* _Written request_:
Repeat every line below exactly, word for word.
○ ○ ○ ○ ○ ○ ○
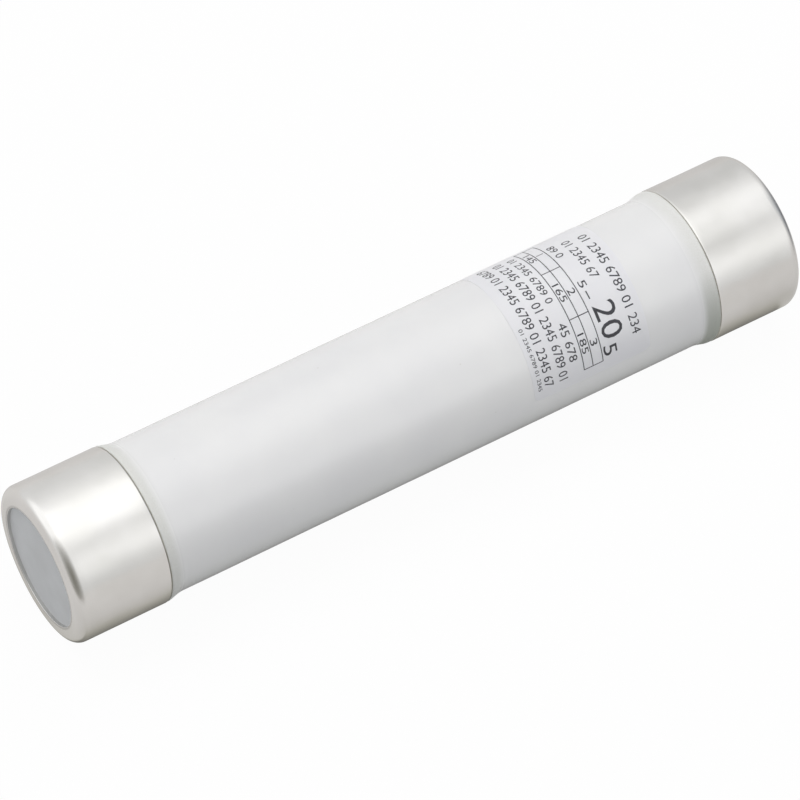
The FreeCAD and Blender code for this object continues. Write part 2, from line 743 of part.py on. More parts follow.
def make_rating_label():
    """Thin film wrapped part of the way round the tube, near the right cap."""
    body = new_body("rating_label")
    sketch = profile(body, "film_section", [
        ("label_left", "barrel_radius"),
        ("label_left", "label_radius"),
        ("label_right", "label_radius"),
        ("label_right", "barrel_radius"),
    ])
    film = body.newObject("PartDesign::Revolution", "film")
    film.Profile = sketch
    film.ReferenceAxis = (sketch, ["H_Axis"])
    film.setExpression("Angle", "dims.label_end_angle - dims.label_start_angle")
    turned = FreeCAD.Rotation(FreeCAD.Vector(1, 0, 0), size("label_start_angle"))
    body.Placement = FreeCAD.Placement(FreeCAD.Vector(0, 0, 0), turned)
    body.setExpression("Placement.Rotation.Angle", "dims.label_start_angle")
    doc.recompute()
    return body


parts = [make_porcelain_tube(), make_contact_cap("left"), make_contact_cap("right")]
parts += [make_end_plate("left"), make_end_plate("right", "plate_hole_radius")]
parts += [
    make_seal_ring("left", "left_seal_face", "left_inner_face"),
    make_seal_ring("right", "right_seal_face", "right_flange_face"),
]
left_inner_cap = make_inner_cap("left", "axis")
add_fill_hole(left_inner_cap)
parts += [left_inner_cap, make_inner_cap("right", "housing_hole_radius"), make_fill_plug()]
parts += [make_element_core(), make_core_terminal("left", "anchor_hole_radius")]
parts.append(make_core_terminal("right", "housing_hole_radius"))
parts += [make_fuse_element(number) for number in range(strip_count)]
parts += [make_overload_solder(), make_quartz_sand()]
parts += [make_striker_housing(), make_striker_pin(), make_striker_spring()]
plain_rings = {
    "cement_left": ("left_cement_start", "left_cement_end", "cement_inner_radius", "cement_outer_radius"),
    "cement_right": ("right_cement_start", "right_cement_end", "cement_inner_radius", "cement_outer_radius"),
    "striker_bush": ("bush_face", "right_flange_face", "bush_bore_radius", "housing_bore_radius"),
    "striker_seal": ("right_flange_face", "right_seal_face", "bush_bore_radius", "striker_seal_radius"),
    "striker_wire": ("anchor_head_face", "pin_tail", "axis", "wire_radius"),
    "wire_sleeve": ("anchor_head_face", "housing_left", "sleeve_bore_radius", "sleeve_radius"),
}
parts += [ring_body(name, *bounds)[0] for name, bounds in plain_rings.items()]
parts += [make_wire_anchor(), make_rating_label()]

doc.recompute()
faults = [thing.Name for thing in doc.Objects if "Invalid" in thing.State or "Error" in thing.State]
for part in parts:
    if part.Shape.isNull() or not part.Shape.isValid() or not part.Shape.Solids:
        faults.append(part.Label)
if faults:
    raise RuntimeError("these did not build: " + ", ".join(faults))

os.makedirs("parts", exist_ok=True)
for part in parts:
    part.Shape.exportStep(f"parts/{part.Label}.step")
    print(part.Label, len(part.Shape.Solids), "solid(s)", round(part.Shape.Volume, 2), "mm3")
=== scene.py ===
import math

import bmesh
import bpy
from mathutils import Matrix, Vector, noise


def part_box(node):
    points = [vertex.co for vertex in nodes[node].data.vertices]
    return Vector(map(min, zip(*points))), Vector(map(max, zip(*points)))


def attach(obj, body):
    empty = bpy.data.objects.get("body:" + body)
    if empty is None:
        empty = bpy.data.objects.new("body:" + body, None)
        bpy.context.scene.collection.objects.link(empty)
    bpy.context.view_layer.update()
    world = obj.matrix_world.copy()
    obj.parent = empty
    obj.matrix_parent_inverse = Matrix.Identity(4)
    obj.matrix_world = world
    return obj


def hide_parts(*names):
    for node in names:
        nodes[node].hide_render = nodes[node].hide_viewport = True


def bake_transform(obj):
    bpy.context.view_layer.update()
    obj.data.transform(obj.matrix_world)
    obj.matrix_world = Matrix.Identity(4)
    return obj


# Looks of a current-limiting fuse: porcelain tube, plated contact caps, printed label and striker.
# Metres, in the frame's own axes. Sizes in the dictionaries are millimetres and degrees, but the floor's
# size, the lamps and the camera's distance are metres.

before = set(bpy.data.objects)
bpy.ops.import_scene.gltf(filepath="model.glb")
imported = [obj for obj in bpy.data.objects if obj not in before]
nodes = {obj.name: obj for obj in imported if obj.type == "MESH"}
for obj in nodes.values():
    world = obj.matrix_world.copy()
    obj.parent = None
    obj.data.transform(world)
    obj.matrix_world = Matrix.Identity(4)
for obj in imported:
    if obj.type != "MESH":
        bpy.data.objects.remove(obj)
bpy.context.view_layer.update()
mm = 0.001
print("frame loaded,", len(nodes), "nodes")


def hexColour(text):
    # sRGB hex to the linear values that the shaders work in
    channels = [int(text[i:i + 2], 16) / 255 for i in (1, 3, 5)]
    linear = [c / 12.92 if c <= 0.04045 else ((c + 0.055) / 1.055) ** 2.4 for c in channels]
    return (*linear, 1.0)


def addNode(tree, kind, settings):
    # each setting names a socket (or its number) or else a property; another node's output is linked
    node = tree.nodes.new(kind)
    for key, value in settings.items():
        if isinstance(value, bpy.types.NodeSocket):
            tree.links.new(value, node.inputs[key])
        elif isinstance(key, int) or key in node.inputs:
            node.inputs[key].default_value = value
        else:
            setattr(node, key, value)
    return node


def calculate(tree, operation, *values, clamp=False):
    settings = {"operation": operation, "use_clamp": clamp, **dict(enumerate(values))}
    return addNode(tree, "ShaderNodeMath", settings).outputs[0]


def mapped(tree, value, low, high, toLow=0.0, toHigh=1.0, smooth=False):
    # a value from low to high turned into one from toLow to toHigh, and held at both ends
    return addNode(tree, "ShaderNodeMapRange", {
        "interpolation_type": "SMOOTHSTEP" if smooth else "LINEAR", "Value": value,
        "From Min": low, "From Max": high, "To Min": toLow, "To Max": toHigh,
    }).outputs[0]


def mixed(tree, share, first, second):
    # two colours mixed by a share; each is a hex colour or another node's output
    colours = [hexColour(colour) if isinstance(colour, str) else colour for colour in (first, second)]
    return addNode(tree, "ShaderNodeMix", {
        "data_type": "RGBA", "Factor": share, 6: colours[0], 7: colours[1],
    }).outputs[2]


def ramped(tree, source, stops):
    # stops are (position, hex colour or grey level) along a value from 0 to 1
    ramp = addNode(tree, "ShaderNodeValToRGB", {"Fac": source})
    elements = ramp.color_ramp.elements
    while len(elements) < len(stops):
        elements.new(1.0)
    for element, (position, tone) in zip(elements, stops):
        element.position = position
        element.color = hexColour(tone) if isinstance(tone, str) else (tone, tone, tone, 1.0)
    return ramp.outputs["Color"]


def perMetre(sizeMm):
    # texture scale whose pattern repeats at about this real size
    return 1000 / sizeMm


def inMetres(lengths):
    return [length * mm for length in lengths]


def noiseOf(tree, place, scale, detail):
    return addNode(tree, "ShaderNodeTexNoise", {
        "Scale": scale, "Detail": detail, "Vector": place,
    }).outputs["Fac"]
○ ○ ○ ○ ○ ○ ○
* _Result_:
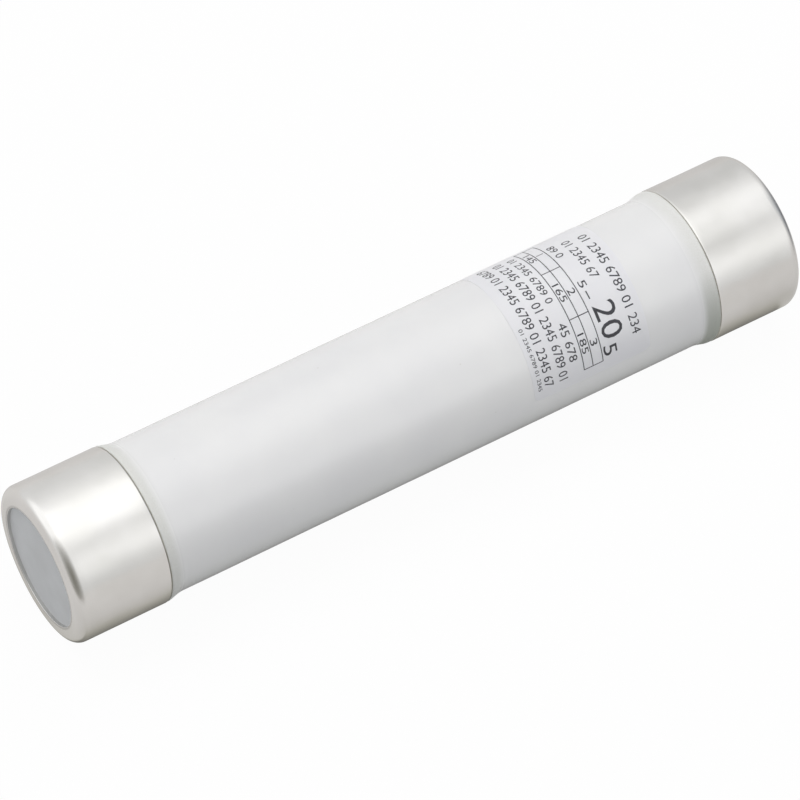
The FreeCAD and Blender code for this object continues. Write part 2, from line 743 of part.py on. More parts follow.
def make_rating_label():
    """Thin film wrapped part of the way round the tube, near the right cap."""
    body = new_body("rating_label")
    sketch = profile(body, "film_section", [
        ("label_left", "barrel_radius"),
        ("label_left", "label_radius"),
        ("label_right", "label_radius"),
        ("label_right", "barrel_radius"),
    ])
    film = body.newObject("PartDesign::Revolution", "film")
    film.Profile = sketch
    film.ReferenceAxis = (sketch, ["H_Axis"])
    film.setExpression("Angle", "dims.label_end_angle - dims.label_start_angle")
    turned = FreeCAD.Rotation(FreeCAD.Vector(1, 0, 0), size("label_start_angle"))
    body.Placement = FreeCAD.Placement(FreeCAD.Vector(0, 0, 0), turned)
    body.setExpression("Placement.Rotation.Angle", "dims.label_start_angle")
    doc.recompute()
    return body


parts = [make_porcelain_tube(), make_contact_cap("left"), make_contact_cap("right")]
parts += [make_end_plate("left"), make_end_plate("right", "plate_hole_radius")]
parts += [
    make_seal_ring("left", "left_seal_face", "left_inner_face"),
    make_seal_ring("right", "right_seal_face", "right_flange_face"),
]
left_inner_cap = make_inner_cap("left", "axis")
add_fill_hole(left_inner_cap)
parts += [left_inner_cap, make_inner_cap("right", "housing_hole_radius"), make_fill_plug()]
parts += [make_element_core(), make_core_terminal("left", "anchor_hole_radius")]
parts.append(make_core_terminal("right", "housing_hole_radius"))
parts += [make_fuse_element(number) for number in range(strip_count)]
parts += [make_overload_solder(), make_quartz_sand()]
parts += [make_striker_housing(), make_striker_pin(), make_striker_spring()]
plain_rings = {
    "cement_left": ("left_cement_start", "left_cement_end", "cement_inner_radius", "cement_outer_radius"),
    "cement_right": ("right_cement_start", "right_cement_end", "cement_inner_radius", "cement_outer_radius"),
    "striker_bush": ("bush_face", "right_flange_face", "bush_bore_radius", "housing_bore_radius"),
    "striker_seal": ("right_flange_face", "right_seal_face", "bush_bore_radius", "striker_seal_radius"),
    "striker_wire": ("anchor_head_face", "pin_tail", "axis", "wire_radius"),
    "wire_sleeve": ("anchor_head_face", "housing_left", "sleeve_bore_radius", "sleeve_radius"),
}
parts += [ring_body(name, *bounds)[0] for name, bounds in plain_rings.items()]
parts += [make_wire_anchor(), make_rating_label()]

doc.recompute()
faults = [thing.Name for thing in doc.Objects if "Invalid" in thing.State or "Error" in thing.State]
for part in parts:
    if part.Shape.isNull() or not part.Shape.isValid() or not part.Shape.Solids:
        faults.append(part.Label)
if faults:
    raise RuntimeError("these did not build: " + ", ".join(faults))

os.makedirs("parts", exist_ok=True)
for part in parts:
    part.Shape.exportStep(f"parts/{part.Label}.step")
    print(part.Label, len(part.Shape.Solids), "solid(s)", round(part.Shape.Volume, 2), "mm3")
=== scene.py ===
import math

import bmesh
import bpy
from mathutils import Matrix, Vector, noise


def part_box(node):
    points = [vertex.co for vertex in nodes[node].data.vertices]
    return Vector(map(min, zip(*points))), Vector(map(max, zip(*points)))


def attach(obj, body):
    empty = bpy.data.objects.get("body:" + body)
    if empty is None:
        empty = bpy.data.objects.new("body:" + body, None)
        bpy.context.scene.collection.objects.link(empty)
    bpy.context.view_layer.update()
    world = obj.matrix_world.copy()
    obj.parent = empty
    obj.matrix_parent_inverse = Matrix.Identity(4)
    obj.matrix_world = world
    return obj


def hide_parts(*names):
    for node in names:
        nodes[node].hide_render = nodes[node].hide_viewport = True


def bake_transform(obj):
    bpy.context.view_layer.update()
    obj.data.transform(obj.matrix_world)
    obj.matrix_world = Matrix.Identity(4)
    return obj


# Looks of a current-limiting fuse: porcelain tube, plated contact caps, printed label and striker.
# Metres, in the frame's own axes. Sizes in the dictionaries are millimetres and degrees, but the floor's
# size, the lamps and the camera's distance are metres.

before = set(bpy.data.objects)
bpy.ops.import_scene.gltf(filepath="model.glb")
imported = [obj for obj in bpy.data.objects if obj not in before]
nodes = {obj.name: obj for obj in imported if obj.type == "MESH"}
for obj in nodes.values():
    world = obj.matrix_world.copy()
    obj.parent = None
    obj.data.transform(world)
    obj.matrix_world = Matrix.Identity(4)
for obj in imported:
    if obj.type != "MESH":
        bpy.data.objects.remove(obj)
bpy.context.view_layer.update()
mm = 0.001
print("frame loaded,", len(nodes), "nodes")


def hexColour(text):
    # sRGB hex to the linear values that the shaders work in
    channels = [int(text[i:i + 2], 16) / 255 for i in (1, 3, 5)]
    linear = [c / 12.92 if c <= 0.04045 else ((c + 0.055) / 1.055) ** 2.4 for c in channels]
    return (*linear, 1.0)


def addNode(tree, kind, settings):
    # each setting names a socket (or its number) or else a property; another node's output is linked
    node = tree.nodes.new(kind)
    for key, value in settings.items():
        if isinstance(value, bpy.types.NodeSocket):
            tree.links.new(value, node.inputs[key])
        elif isinstance(key, int) or key in node.inputs:
            node.inputs[key].default_value = value
        else:
            setattr(node, key, value)
    return node


def calculate(tree, operation, *values, clamp=False):
    settings = {"operation": operation, "use_clamp": clamp, **dict(enumerate(values))}
    return addNode(tree, "ShaderNodeMath", settings).outputs[0]


def mapped(tree, value, low, high, toLow=0.0, toHigh=1.0, smooth=False):
    # a value from low to high turned into one from toLow to toHigh, and held at both ends
    return addNode(tree, "ShaderNodeMapRange", {
        "interpolation_type": "SMOOTHSTEP" if smooth else "LINEAR", "Value": value,
        "From Min": low, "From Max": high, "To Min": toLow, "To Max": toHigh,
    }).outputs[0]


def mixed(tree, share, first, second):
    # two colours mixed by a share; each is a hex colour or another node's output
    colours = [hexColour(colour) if isinstance(colour, str) else colour for colour in (first, second)]
    return addNode(tree, "ShaderNodeMix", {
        "data_type": "RGBA", "Factor": share, 6: colours[0], 7: colours[1],
    }).outputs[2]


def ramped(tree, source, stops):
    # stops are (position, hex colour or grey level) along a value from 0 to 1
    ramp = addNode(tree, "ShaderNodeValToRGB", {"Fac": source})
    elements = ramp.color_ramp.elements
    while len(elements) < len(stops):
        elements.new(1.0)
    for element, (position, tone) in zip(elements, stops):
        element.position = position
        element.color = hexColour(tone) if isinstance(tone, str) else (tone, tone, tone, 1.0)
    return ramp.outputs["Color"]


def perMetre(sizeMm):
    # texture scale whose pattern repeats at about this real size
    return 1000 / sizeMm


def inMetres(lengths):
    return [length * mm for length in lengths]


def noiseOf(tree, place, scale, detail):
    return addNode(tree, "ShaderNodeTexNoise", {
        "Scale": scale, "Detail": detail, "Vector": place,
    }).outputs["Fac"]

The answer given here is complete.